Comparison algorithms | Algorithm results | AGIQA-1K results | |||
---|---|---|---|---|---|
PLCC | SROCC | PLCC | SROCC | ||
ECGQA | 0.894 | 0.827 | 0.846 | 0.783 | |
Based on hand-crafted statistics | DLBF | 0.870 | 0.786 | 0.836 | 0.793 |
FDD | 0.875 | 0.828 | 0.827 | 0.826 | |
CELL | 0.901 | 0.899 | 0.825 | 0.893 | |
Based on deep learning | PDAA | 0.912 | 0.927 | 0.804 | 0.810 |
CFFA | 0.863 | 0.801 | 0.736 | 0.762 | |
IQA-NRTL | 0.909 | 0.921 | 0.903 | 0.910 |
Conclusion
This article presents an advanced no-reference image quality assessment method, IQA-NRTL, based on deep learning that leverages transfer learning combined with a convolutional neural network to address common challenges in image quality assessment.
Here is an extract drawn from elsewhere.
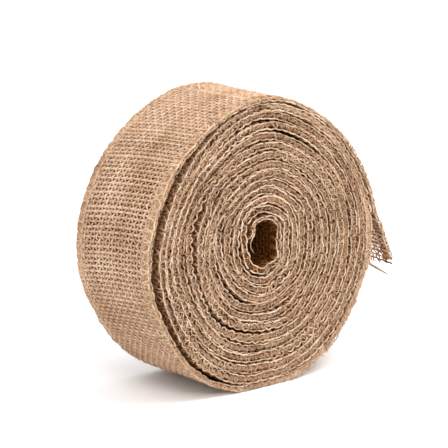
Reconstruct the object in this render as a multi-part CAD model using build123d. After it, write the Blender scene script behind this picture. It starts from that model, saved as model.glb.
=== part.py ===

By integrating transfer learning, IQA-NRTL increases the available training data, mitigating overfitting and enhancing generalization. The design incorporates a multi-scale information extraction approach, enabling the model to capture distortion characteristics at various levels and ensuring effective identification of quality issues. Additionally, a perception module refines semantic information extraction by reducing the impact of irrelevant details, while an adaptive fusion module integrates global and local features, improving the accuracy and comprehensiveness of quality assessments. A cognitive memory library through a fully connected layer regression network provides robust predictions for distorted images. Experimental results validate the effectiveness of IQA-NRTL, demonstrating a 15.64% improvement in PLCC and a 27.76% improvement in SROCC compared to the best traditional methods, confirming its superiority in image quality assessment.